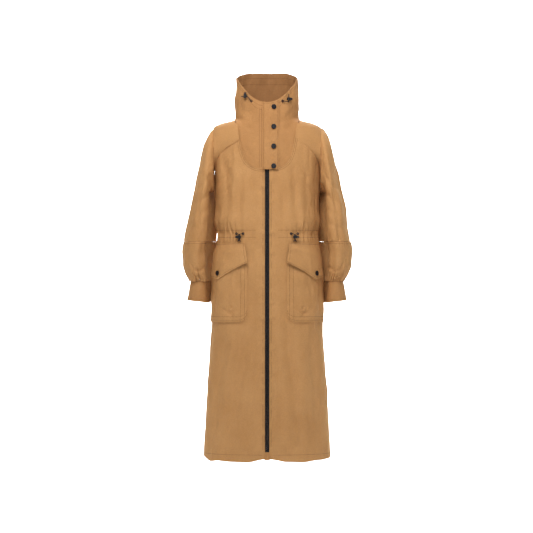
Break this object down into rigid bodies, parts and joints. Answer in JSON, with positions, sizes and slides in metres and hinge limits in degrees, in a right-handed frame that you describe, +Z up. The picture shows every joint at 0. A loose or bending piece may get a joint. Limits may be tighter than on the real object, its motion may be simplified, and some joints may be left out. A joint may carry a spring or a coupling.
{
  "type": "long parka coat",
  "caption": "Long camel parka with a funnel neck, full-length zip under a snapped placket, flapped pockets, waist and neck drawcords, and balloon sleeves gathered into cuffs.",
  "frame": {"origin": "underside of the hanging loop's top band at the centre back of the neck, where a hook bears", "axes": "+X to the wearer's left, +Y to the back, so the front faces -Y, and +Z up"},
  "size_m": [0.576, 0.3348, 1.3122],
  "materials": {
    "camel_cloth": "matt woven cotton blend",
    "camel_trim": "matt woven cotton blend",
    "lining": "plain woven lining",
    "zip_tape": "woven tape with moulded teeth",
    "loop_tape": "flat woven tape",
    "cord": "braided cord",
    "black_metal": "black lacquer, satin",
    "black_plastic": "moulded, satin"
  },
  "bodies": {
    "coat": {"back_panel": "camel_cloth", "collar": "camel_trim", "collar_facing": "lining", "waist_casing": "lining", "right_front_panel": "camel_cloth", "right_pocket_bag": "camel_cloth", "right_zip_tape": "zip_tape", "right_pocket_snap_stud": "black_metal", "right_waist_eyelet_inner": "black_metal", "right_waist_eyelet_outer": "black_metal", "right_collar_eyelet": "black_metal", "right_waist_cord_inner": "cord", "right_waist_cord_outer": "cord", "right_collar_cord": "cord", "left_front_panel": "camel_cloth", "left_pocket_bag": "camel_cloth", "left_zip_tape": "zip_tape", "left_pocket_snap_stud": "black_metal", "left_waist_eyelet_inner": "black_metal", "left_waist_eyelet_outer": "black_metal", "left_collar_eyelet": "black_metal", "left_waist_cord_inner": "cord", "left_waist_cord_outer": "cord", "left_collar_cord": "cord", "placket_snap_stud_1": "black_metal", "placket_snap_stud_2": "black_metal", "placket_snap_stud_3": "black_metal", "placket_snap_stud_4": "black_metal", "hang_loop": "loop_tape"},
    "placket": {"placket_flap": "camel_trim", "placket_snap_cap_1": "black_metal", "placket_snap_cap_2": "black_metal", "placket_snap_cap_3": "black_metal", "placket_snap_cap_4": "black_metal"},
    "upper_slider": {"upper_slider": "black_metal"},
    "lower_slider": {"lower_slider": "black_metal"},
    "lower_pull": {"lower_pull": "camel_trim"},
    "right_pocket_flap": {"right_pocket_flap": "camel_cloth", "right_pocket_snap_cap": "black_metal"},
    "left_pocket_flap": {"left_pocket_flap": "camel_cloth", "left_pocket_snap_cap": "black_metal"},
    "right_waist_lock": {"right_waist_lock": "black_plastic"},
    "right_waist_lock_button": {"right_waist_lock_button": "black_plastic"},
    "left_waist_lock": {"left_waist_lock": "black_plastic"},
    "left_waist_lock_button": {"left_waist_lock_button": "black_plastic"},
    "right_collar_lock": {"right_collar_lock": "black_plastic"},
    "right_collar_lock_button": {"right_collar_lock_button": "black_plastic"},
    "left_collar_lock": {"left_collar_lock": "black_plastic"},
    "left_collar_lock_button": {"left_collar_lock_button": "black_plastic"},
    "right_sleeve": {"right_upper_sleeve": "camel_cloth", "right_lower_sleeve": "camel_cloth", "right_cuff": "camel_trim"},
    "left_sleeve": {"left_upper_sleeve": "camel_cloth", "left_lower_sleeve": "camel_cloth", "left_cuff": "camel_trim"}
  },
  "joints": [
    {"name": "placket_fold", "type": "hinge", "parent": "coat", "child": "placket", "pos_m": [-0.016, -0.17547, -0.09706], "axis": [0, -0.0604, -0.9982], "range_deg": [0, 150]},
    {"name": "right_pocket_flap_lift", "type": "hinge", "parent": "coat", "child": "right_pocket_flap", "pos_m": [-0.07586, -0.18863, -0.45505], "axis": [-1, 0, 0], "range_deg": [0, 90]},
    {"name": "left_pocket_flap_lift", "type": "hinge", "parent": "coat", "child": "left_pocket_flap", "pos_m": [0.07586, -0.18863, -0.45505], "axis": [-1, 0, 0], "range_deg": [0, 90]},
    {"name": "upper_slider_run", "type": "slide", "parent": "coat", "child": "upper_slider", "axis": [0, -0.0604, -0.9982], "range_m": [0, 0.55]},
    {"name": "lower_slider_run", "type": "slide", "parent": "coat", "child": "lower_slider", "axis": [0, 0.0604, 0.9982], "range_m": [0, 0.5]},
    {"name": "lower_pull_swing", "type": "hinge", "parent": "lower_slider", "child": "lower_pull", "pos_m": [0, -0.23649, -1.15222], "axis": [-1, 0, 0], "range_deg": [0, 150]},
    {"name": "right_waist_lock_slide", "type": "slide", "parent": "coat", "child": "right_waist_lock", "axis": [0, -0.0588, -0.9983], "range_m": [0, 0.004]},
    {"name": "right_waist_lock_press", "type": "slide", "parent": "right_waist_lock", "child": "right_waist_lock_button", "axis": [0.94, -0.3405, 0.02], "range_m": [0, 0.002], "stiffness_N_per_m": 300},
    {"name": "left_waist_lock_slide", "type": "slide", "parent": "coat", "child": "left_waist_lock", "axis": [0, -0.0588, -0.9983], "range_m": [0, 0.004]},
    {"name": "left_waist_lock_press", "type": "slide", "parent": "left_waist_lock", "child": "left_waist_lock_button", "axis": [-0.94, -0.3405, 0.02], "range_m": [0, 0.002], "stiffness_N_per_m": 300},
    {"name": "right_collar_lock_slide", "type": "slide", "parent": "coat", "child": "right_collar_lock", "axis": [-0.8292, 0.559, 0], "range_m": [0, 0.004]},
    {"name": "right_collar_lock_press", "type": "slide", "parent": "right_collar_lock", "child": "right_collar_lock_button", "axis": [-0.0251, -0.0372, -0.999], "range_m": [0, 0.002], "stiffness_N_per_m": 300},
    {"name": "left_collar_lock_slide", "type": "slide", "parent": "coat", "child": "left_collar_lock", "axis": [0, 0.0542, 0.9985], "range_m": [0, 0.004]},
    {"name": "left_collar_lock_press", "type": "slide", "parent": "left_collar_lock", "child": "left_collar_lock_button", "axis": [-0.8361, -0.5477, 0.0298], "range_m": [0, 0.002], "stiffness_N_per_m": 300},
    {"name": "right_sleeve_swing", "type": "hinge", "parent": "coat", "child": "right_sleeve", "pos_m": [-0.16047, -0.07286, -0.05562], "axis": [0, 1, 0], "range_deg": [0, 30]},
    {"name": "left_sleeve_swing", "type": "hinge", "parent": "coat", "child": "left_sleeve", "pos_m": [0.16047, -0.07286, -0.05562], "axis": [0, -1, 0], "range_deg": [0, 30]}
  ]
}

*GIVEN PROBLEM*. Using the data above, return each line exactly as written.

*RESPONSE TO THIS EXERCISE*.
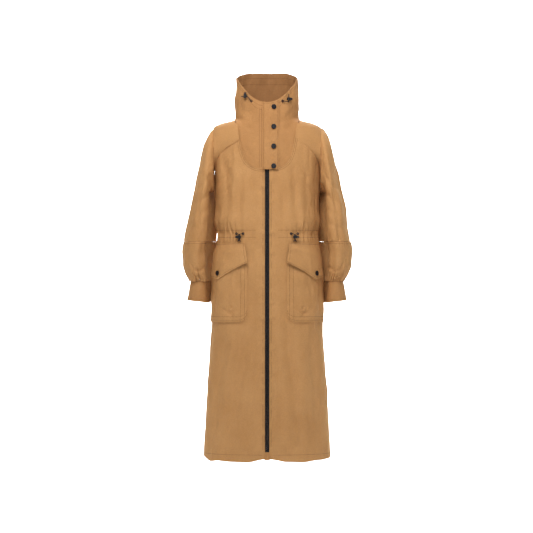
Break this object down into rigid bodies, parts and joints. Answer in JSON, with positions, sizes and slides in metres and hinge limits in degrees, in a right-handed frame that you describe, +Z up. The picture shows every joint at 0. A loose or bending piece may get a joint. Limits may be tighter than on the real object, its motion may be simplified, and some joints may be left out. A joint may carry a spring or a coupling.
{
  "type": "long parka coat",
  "caption": "Long camel parka with a funnel neck, full-length zip under a snapped placket, flapped pockets, waist and neck drawcords, and balloon sleeves gathered into cuffs.",
  "frame": {"origin": "underside of the hanging loop's top band at the centre back of the neck, where a hook bears", "axes": "+X to the wearer's left, +Y to the back, so the front faces -Y, and +Z up"},
  "size_m": [0.576, 0.3348, 1.3122],
  "materials": {
    "camel_cloth": "matt woven cotton blend",
    "camel_trim": "matt woven cotton blend",
    "lining": "plain woven lining",
    "zip_tape": "woven tape with moulded teeth",
    "loop_tape": "flat woven tape",
    "cord": "braided cord",
    "black_metal": "black lacquer, satin",
    "black_plastic": "moulded, satin"
  },
  "bodies": {
    "coat": {"back_panel": "camel_cloth", "collar": "camel_trim", "collar_facing": "lining", "waist_casing": "lining", "right_front_panel": "camel_cloth", "right_pocket_bag": "camel_cloth", "right_zip_tape": "zip_tape", "right_pocket_snap_stud": "black_metal", "right_waist_eyelet_inner": "black_metal", "right_waist_eyelet_outer": "black_metal", "right_collar_eyelet": "black_metal", "right_waist_cord_inner": "cord", "right_waist_cord_outer": "cord", "right_collar_cord": "cord", "left_front_panel": "camel_cloth", "left_pocket_bag": "camel_cloth", "left_zip_tape": "zip_tape", "left_pocket_snap_stud": "black_metal", "left_waist_eyelet_inner": "black_metal", "left_waist_eyelet_outer": "black_metal", "left_collar_eyelet": "black_metal", "left_waist_cord_inner": "cord", "left_waist_cord_outer": "cord", "left_collar_cord": "cord", "placket_snap_stud_1": "black_metal", "placket_snap_stud_2": "black_metal", "placket_snap_stud_3": "black_metal", "placket_snap_stud_4": "black_metal", "hang_loop": "loop_tape"},
    "placket": {"placket_flap": "camel_trim", "placket_snap_cap_1": "black_metal", "placket_snap_cap_2": "black_metal", "placket_snap_cap_3": "black_metal", "placket_snap_cap_4": "black_metal"},
    "upper_slider": {"upper_slider": "black_metal"},
    "lower_slider": {"lower_slider": "black_metal"},
    "lower_pull": {"lower_pull": "camel_trim"},
    "right_pocket_flap": {"right_pocket_flap": "camel_cloth", "right_pocket_snap_cap": "black_metal"},
    "left_pocket_flap": {"left_pocket_flap": "camel_cloth", "left_pocket_snap_cap": "black_metal"},
    "right_waist_lock": {"right_waist_lock": "black_plastic"},
    "right_waist_lock_button": {"right_waist_lock_button": "black_plastic"},
    "left_waist_lock": {"left_waist_lock": "black_plastic"},
    "left_waist_lock_button": {"left_waist_lock_button": "black_plastic"},
    "right_collar_lock": {"right_collar_lock": "black_plastic"},
    "right_collar_lock_button": {"right_collar_lock_button": "black_plastic"},
    "left_collar_lock": {"left_collar_lock": "black_plastic"},
    "left_collar_lock_button": {"left_collar_lock_button": "black_plastic"},
    "right_sleeve": {"right_upper_sleeve": "camel_cloth", "right_lower_sleeve": "camel_cloth", "right_cuff": "camel_trim"},
    "left_sleeve": {"left_upper_sleeve": "camel_cloth", "left_lower_sleeve": "camel_cloth", "left_cuff": "camel_trim"}
  },
  "joints": [
    {"name": "placket_fold", "type": "hinge", "parent": "coat", "child": "placket", "pos_m": [-0.016, -0.17547, -0.09706], "axis": [0, -0.0604, -0.9982], "range_deg": [0, 150]},
    {"name": "right_pocket_flap_lift", "type": "hinge", "parent": "coat", "child": "right_pocket_flap", "pos_m": [-0.07586, -0.18863, -0.45505], "axis": [-1, 0, 0], "range_deg": [0, 90]},
    {"name": "left_pocket_flap_lift", "type": "hinge", "parent": "coat", "child": "left_pocket_flap", "pos_m": [0.07586, -0.18863, -0.45505], "axis": [-1, 0, 0], "range_deg": [0, 90]},
    {"name": "upper_slider_run", "type": "slide", "parent": "coat", "child": "upper_slider", "axis": [0, -0.0604, -0.9982], "range_m": [0, 0.55]},
    {"name": "lower_slider_run", "type": "slide", "parent": "coat", "child": "lower_slider", "axis": [0, 0.0604, 0.9982], "range_m": [0, 0.5]},
    {"name": "lower_pull_swing", "type": "hinge", "parent": "lower_slider", "child": "lower_pull", "pos_m": [0, -0.23649, -1.15222], "axis": [-1, 0, 0], "range_deg": [0, 150]},
    {"name": "right_waist_lock_slide", "type": "slide", "parent": "coat", "child": "right_waist_lock", "axis": [0, -0.0588, -0.9983], "range_m": [0, 0.004]},
    {"name": "right_waist_lock_press", "type": "slide", "parent": "right_waist_lock", "child": "right_waist_lock_button", "axis": [0.94, -0.3405, 0.02], "range_m": [0, 0.002], "stiffness_N_per_m": 300},
    {"name": "left_waist_lock_slide", "type": "slide", "parent": "coat", "child": "left_waist_lock", "axis": [0, -0.0588, -0.9983], "range_m": [0, 0.004]},
    {"name": "left_waist_lock_press", "type": "slide", "parent": "left_waist_lock", "child": "left_waist_lock_button", "axis": [-0.94, -0.3405, 0.02], "range_m": [0, 0.002], "stiffness_N_per_m": 300},
    {"name": "right_collar_lock_slide", "type": "slide", "parent": "coat", "child": "right_collar_lock", "axis": [-0.8292, 0.559, 0], "range_m": [0, 0.004]},
    {"name": "right_collar_lock_press", "type": "slide", "parent": "right_collar_lock", "child": "right_collar_lock_button", "axis": [-0.0251, -0.0372, -0.999], "range_m": [0, 0.002], "stiffness_N_per_m": 300},
    {"name": "left_collar_lock_slide", "type": "slide", "parent": "coat", "child": "left_collar_lock", "axis": [0, 0.0542, 0.9985], "range_m": [0, 0.004]},
    {"name": "left_collar_lock_press", "type": "slide", "parent": "left_collar_lock", "child": "left_collar_lock_button", "axis": [-0.8361, -0.5477, 0.0298], "range_m": [0, 0.002], "stiffness_N_per_m": 300},
    {"name": "right_sleeve_swing", "type": "hinge", "parent": "coat", "child": "right_sleeve", "pos_m": [-0.16047, -0.07286, -0.05562], "axis": [0, 1, 0], "range_deg": [0, 30]},
    {"name": "left_sleeve_swing", "type": "hinge", "parent": "coat", "child": "left_sleeve", "pos_m": [0.16047, -0.07286, -0.05562], "axis": [0, -1, 0], "range_deg": [0, 30]}
  ]
}